§ **Your goal**:
Reproduce precisely the lines of the listing below, starting with the line that contains "cut.object = pore" and stopping after the line that contains "cad_parts[obj.name] = obj"; include nothing else.

§ **Provided material**:
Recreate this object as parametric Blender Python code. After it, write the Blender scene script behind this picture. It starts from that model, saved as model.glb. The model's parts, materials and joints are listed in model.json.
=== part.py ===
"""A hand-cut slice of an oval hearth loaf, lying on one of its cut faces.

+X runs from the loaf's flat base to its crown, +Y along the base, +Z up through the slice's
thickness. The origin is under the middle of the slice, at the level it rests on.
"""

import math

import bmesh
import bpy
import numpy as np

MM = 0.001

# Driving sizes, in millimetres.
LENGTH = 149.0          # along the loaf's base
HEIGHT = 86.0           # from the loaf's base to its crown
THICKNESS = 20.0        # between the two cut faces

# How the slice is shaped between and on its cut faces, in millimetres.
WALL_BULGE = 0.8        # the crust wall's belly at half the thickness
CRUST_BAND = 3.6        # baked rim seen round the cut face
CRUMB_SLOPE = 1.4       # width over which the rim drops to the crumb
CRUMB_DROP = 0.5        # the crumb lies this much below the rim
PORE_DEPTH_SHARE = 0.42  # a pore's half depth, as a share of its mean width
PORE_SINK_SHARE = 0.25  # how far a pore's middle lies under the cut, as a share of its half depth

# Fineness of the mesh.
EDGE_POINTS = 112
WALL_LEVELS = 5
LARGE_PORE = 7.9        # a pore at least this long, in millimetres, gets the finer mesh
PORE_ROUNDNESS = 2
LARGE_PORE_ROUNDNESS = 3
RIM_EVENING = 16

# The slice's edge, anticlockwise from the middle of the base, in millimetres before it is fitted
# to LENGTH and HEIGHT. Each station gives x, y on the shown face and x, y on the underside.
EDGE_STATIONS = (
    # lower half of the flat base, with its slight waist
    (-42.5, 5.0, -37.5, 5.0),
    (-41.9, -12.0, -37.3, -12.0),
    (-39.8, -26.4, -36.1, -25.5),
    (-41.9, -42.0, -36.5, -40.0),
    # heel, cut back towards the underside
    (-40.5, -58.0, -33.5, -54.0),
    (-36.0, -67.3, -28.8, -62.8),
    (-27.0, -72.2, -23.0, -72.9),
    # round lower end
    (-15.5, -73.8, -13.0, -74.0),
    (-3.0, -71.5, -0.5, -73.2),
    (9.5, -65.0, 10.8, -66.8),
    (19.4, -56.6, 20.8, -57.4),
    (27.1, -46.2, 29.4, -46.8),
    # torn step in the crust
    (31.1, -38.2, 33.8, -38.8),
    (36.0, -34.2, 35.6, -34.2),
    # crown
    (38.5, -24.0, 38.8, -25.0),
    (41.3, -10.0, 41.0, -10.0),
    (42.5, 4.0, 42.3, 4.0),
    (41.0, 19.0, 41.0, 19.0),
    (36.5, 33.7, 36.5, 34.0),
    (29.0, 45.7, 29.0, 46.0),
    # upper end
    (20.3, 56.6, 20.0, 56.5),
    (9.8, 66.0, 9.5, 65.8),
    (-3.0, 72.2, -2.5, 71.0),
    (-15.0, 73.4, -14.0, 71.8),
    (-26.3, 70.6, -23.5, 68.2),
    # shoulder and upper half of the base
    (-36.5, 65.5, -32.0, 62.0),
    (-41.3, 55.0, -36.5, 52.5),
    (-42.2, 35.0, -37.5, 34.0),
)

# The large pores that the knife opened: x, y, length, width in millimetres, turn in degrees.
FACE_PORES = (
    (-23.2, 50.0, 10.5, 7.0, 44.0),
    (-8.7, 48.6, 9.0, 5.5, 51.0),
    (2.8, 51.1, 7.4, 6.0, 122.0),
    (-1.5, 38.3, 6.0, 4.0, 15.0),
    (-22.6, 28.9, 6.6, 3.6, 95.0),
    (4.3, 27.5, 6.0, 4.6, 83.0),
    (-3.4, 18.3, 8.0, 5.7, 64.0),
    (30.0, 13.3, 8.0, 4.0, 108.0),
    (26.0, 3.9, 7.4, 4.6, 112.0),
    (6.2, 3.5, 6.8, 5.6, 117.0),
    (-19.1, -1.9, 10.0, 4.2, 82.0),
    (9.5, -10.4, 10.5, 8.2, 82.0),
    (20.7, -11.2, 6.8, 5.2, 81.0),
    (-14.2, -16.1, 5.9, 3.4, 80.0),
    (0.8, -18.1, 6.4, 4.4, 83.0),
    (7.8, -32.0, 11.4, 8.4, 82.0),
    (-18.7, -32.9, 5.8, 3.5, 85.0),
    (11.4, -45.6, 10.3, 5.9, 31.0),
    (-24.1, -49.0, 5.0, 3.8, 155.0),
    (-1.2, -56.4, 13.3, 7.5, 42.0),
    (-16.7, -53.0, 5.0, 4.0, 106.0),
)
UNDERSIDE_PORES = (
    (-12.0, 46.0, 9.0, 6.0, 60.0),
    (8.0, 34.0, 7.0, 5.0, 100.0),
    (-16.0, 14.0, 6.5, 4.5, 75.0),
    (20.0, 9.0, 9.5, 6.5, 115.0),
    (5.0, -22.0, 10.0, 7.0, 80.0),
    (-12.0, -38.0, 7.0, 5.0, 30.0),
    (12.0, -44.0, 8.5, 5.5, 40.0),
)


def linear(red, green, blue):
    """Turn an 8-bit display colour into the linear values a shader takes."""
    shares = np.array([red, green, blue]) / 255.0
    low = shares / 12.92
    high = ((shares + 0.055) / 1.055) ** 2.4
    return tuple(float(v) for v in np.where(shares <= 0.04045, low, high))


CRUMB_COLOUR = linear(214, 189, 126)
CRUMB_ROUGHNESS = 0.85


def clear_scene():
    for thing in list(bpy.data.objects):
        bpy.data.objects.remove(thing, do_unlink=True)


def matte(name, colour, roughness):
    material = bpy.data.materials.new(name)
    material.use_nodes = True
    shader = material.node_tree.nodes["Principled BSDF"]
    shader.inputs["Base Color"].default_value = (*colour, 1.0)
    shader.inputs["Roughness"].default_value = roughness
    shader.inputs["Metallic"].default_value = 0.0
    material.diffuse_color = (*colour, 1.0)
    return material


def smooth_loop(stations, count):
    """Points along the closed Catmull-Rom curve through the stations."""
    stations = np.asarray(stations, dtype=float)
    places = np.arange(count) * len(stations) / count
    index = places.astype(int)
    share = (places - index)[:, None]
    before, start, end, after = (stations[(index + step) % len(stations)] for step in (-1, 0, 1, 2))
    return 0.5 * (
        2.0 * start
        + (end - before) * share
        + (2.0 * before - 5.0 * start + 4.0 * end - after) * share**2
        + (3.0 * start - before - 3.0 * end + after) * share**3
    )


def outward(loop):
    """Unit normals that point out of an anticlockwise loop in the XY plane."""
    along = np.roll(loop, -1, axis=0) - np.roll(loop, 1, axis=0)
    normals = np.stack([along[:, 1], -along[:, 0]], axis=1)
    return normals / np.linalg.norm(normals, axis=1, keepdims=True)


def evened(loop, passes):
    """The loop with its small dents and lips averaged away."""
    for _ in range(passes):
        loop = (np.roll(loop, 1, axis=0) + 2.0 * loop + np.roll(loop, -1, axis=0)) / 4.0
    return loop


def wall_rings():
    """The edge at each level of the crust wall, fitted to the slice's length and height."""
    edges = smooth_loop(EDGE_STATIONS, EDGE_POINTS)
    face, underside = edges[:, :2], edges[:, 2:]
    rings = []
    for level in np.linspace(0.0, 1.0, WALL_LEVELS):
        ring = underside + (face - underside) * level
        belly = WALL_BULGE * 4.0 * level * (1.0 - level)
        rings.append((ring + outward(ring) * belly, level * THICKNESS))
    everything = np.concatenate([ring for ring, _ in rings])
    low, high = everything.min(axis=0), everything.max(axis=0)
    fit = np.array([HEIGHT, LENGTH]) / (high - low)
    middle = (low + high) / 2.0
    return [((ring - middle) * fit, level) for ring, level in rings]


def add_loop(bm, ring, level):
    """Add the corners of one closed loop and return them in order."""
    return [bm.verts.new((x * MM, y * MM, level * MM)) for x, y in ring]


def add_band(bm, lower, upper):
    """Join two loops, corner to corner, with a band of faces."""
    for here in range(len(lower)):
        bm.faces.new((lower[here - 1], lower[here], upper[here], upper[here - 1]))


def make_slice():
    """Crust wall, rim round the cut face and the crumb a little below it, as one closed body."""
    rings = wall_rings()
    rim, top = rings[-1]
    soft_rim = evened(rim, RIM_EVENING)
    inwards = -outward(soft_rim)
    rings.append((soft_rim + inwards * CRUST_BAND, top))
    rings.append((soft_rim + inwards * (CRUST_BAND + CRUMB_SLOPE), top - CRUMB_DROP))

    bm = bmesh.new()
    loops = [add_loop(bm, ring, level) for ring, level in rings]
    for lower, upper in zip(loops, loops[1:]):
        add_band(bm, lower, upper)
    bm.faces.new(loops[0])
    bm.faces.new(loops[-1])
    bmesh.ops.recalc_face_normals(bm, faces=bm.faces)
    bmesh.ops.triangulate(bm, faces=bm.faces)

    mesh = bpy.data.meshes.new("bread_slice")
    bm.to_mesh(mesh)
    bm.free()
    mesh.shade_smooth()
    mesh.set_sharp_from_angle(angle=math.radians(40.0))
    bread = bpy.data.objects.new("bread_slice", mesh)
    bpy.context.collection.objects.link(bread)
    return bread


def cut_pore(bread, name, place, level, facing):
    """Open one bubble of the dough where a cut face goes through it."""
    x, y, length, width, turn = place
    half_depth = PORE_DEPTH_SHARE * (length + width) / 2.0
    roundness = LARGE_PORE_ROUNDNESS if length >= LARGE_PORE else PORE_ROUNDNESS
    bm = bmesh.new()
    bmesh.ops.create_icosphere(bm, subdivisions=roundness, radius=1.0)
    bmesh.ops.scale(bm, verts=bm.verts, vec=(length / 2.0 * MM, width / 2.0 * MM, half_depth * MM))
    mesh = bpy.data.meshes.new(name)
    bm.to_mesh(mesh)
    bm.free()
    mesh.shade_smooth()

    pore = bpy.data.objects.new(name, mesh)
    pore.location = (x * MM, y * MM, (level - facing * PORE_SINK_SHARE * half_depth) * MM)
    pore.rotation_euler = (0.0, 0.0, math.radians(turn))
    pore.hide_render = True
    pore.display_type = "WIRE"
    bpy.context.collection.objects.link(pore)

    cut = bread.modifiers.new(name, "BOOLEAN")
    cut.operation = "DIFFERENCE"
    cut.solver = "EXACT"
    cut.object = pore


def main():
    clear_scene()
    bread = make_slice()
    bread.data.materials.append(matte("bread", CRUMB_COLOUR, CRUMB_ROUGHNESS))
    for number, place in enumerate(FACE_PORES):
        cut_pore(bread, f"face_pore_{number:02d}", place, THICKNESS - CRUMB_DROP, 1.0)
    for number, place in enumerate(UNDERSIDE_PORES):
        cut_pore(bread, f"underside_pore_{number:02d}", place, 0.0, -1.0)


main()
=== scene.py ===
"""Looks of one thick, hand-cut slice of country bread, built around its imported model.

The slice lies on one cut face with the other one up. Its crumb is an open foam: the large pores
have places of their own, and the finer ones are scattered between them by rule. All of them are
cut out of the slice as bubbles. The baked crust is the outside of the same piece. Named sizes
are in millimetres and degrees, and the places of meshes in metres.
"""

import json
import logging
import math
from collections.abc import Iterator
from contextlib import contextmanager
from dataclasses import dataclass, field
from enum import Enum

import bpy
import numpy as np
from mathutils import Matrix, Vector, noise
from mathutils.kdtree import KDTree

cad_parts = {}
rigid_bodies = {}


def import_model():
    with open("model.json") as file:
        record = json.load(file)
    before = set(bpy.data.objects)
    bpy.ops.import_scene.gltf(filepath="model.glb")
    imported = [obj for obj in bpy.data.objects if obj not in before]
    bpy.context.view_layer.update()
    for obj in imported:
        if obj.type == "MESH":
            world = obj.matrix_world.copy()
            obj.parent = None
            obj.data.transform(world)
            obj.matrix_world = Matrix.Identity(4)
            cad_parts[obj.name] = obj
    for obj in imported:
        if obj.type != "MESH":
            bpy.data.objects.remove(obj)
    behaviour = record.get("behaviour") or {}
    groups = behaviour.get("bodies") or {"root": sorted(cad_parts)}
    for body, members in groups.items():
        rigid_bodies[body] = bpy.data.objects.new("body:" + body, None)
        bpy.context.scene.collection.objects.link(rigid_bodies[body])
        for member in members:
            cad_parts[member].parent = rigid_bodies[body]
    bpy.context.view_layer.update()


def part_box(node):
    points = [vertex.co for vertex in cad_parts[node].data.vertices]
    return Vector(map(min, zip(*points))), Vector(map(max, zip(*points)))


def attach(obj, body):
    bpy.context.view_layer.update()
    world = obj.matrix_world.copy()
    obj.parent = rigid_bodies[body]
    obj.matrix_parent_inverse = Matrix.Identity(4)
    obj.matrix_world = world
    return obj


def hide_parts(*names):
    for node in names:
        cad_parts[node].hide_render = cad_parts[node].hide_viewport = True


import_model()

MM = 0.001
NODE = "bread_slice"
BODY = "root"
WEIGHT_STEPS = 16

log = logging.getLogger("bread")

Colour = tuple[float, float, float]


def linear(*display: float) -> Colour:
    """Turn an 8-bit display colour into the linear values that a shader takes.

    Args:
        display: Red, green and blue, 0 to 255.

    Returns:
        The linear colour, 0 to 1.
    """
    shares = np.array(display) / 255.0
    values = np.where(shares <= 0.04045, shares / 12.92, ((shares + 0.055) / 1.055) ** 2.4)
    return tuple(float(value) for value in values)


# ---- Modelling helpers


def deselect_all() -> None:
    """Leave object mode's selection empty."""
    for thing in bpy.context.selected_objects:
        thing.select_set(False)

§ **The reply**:
    cut.object = pore


def main():
    clear_scene()
    bread = make_slice()
    bread.data.materials.append(matte("bread", CRUMB_COLOUR, CRUMB_ROUGHNESS))
    for number, place in enumerate(FACE_PORES):
        cut_pore(bread, f"face_pore_{number:02d}", place, THICKNESS - CRUMB_DROP, 1.0)
    for number, place in enumerate(UNDERSIDE_PORES):
        cut_pore(bread, f"underside_pore_{number:02d}", place, 0.0, -1.0)


main()
=== scene.py ===
"""Looks of one thick, hand-cut slice of country bread, built around its imported model.

The slice lies on one cut face with the other one up. Its crumb is an open foam: the large pores
have places of their own, and the finer ones are scattered between them by rule. All of them are
cut out of the slice as bubbles. The baked crust is the outside of the same piece. Named sizes
are in millimetres and degrees, and the places of meshes in metres.
"""

import json
import logging
import math
from collections.abc import Iterator
from contextlib import contextmanager
from dataclasses import dataclass, field
from enum import Enum

import bpy
import numpy as np
from mathutils import Matrix, Vector, noise
from mathutils.kdtree import KDTree

cad_parts = {}
rigid_bodies = {}


def import_model():
    with open("model.json") as file:
        record = json.load(file)
    before = set(bpy.data.objects)
    bpy.ops.import_scene.gltf(filepath="model.glb")
    imported = [obj for obj in bpy.data.objects if obj not in before]
    bpy.context.view_layer.update()
    for obj in imported:
        if obj.type == "MESH":
            world = obj.matrix_world.copy()
            obj.parent = None
            obj.data.transform(world)
            obj.matrix_world = Matrix.Identity(4)
            cad_parts[obj.name] = obj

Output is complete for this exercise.